#### Aim
Extract all data as written.

#### Recorded data
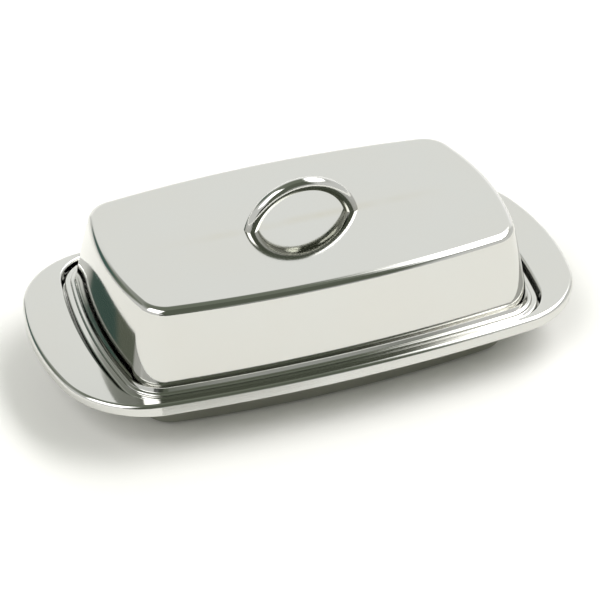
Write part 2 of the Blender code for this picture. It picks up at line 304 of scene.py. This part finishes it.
def close_sheet(shape, loop, holes, facing):
    """Fills a level loop, round its holes."""
    if not holes:
        shape.faces.new(loop if facing > 0 else loop[::-1])
        return
    edges = []
    for border in [loop] + holes:
        for first, second in zip(border, border[1:] + border[:1]):
            edges.append(shape.edges.get((first, second)) or shape.edges.new((first, second)))
    made = bmesh.ops.triangle_fill(shape, edges=edges, use_beauty=True, normal=(0, 0, facing))
    for face in (item for item in made["geom"] if isinstance(item, bmesh.types.BMFace)):
        face.normal_update()
        if face.normal.z * facing < 0:
            face.normal_flip()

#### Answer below
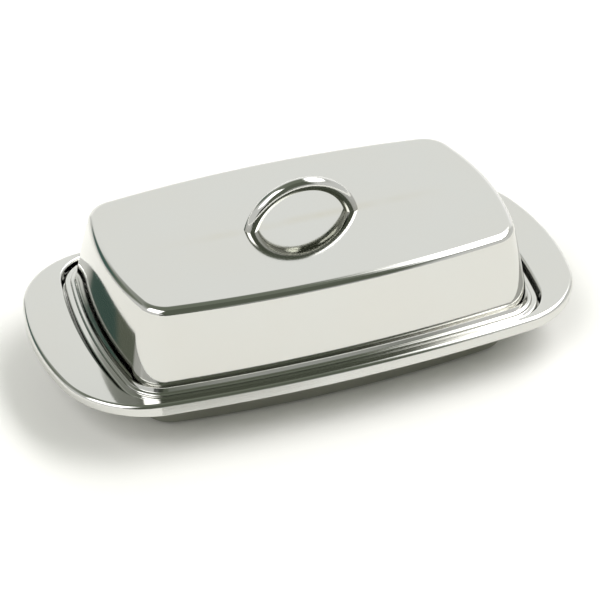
Write part 2 of the Blender code for this picture. It picks up at line 304 of scene.py. This part finishes it.
def close_sheet(shape, loop, holes, facing):
    """Fills a level loop, round its holes."""
    if not holes:
        shape.faces.new(loop if facing > 0 else loop[::-1])
        return
    edges = []
    for border in [loop] + holes:
        for first, second in zip(border, border[1:] + border[:1]):
            edges.append(shape.edges.get((first, second)) or shape.edges.new((first, second)))
    made = bmesh.ops.triangle_fill(shape, edges=edges, use_beauty=True, normal=(0, 0, facing))
    for face in (item for item in made["geom"] if isinstance(item, bmesh.types.BMFace)):
        face.normal_update()
        if face.normal.z * facing < 0:
            face.normal_flip()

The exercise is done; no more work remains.